Reproduce the data in its entirety, exactly as supplied.

*-*-*

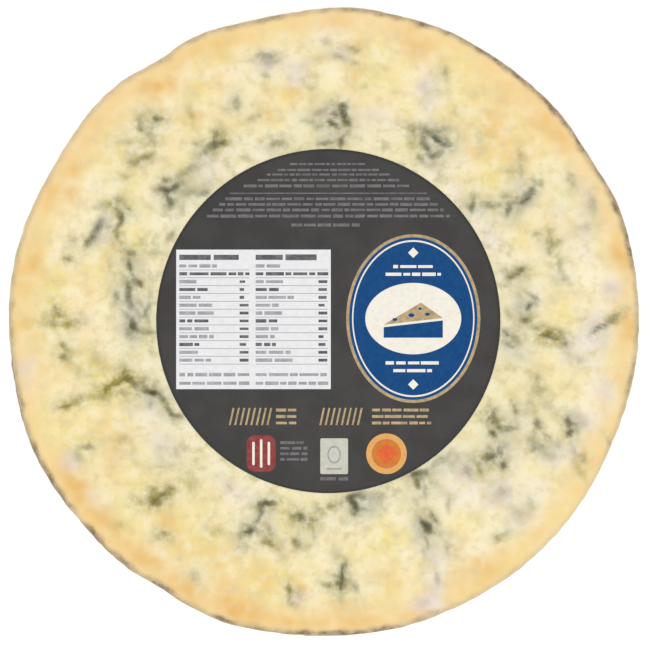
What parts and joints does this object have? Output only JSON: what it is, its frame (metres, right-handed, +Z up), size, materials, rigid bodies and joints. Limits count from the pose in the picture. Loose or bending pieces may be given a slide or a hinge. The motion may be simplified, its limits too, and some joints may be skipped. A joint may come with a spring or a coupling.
{
  "type": "blue cheese wheel",
  "caption": "Half of a blue cheese wheel, cut across its height: veined cream paste on the cut face, crusty rind round the side and base, and a round dark label.",
  "frame": {"origin": "the middle of the base, on the level it stands on", "axes": "+Z up, from the base to the cut face; +Y towards the top edge of the label's print; +X to the right of the print seen from above"},
  "size_m": [0.2063, 0.2057, 0.0608],
  "materials": {
    "cheese": "satin",
    "label": "satin"
  },
  "bodies": {
    "root": {"cheese_wheel": "cheese", "label": "label"}
  },
  "joints": []
}
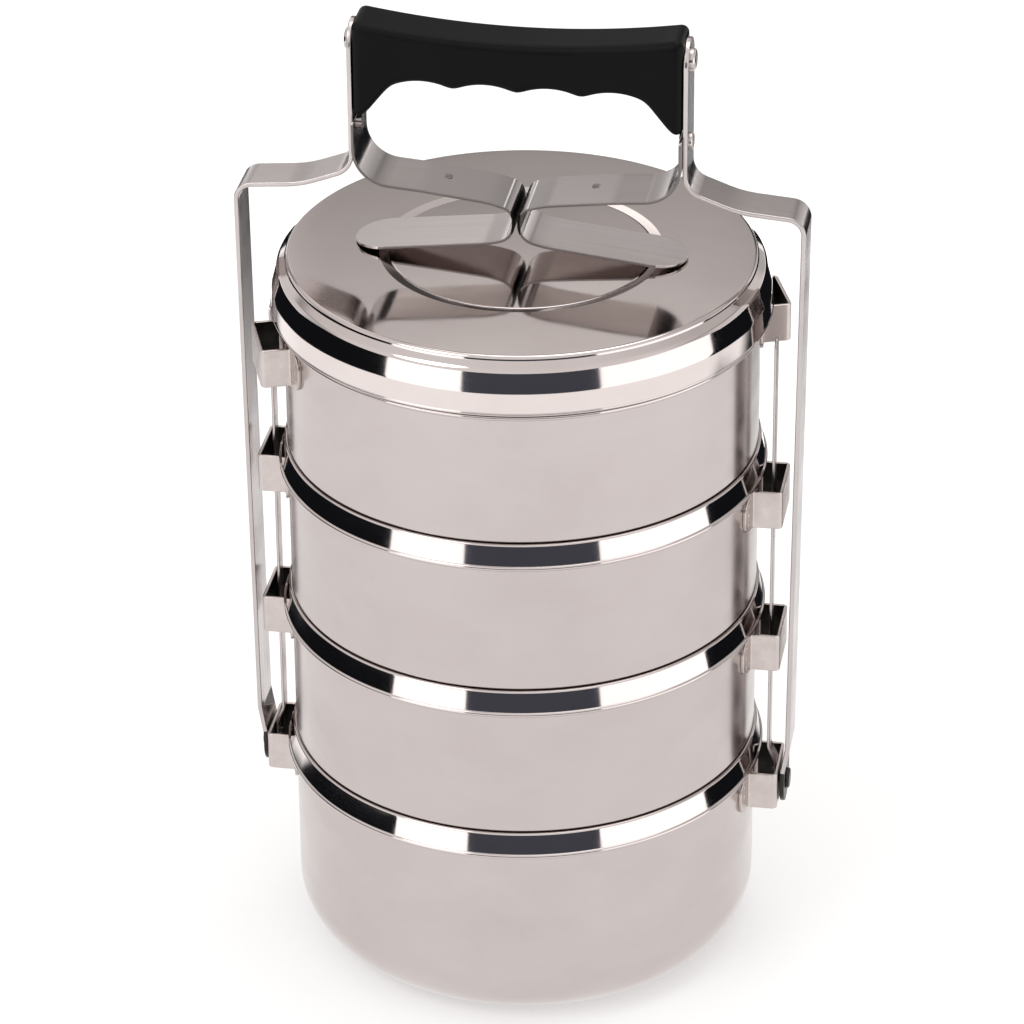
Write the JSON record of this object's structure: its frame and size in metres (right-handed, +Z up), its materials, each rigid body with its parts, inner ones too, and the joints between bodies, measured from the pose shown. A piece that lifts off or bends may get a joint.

*-*-*

● WRITTEN SOLUTION
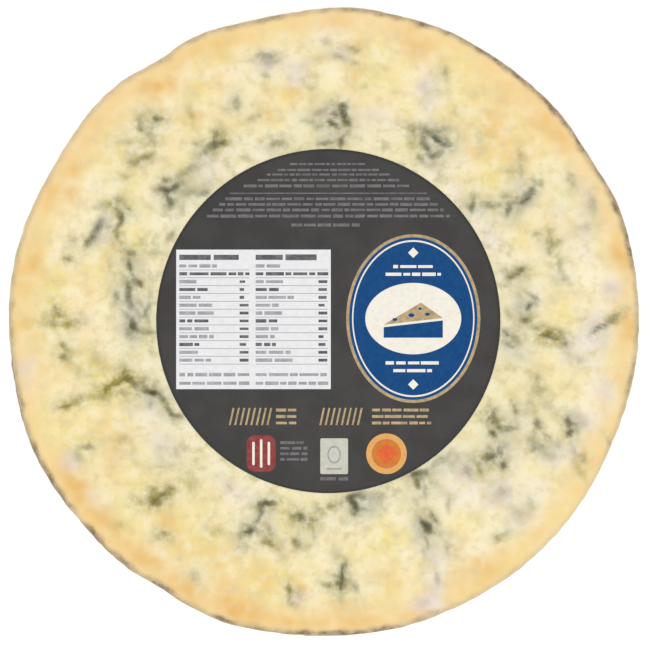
What parts and joints does this object have? Output only JSON: what it is, its frame (metres, right-handed, +Z up), size, materials, rigid bodies and joints. Limits count from the pose in the picture. Loose or bending pieces may be given a slide or a hinge. The motion may be simplified, its limits too, and some joints may be skipped. A joint may come with a spring or a coupling.
{
  "type": "blue cheese wheel",
  "caption": "Half of a blue cheese wheel, cut across its height: veined cream paste on the cut face, crusty rind round the side and base, and a round dark label.",
  "frame": {"origin": "the middle of the base, on the level it stands on", "axes": "+Z up, from the base to the cut face; +Y towards the top edge of the label's print; +X to the right of the print seen from above"},
  "size_m": [0.2063, 0.2057, 0.0608],
  "materials": {
    "cheese": "satin",
    "label": "satin"
  },
  "bodies": {
    "root": {"cheese_wheel": "cheese", "label": "label"}
  },
  "joints": []
}
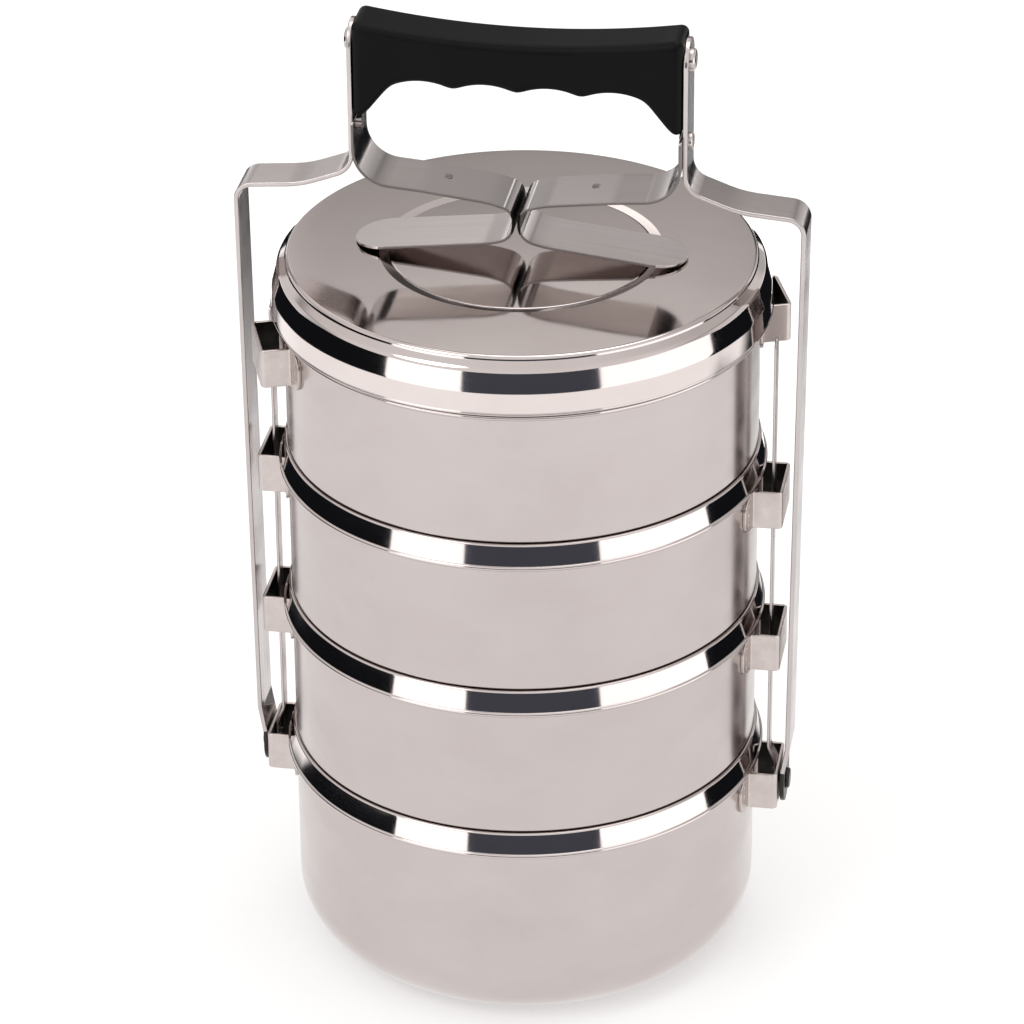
Write the JSON record of this object's structure: its frame and size in metres (right-handed, +Z up), its materials, each rigid body with its parts, inner ones too, and the joints between bodies, measured from the pose shown. A piece that lifts off or bends may get a joint.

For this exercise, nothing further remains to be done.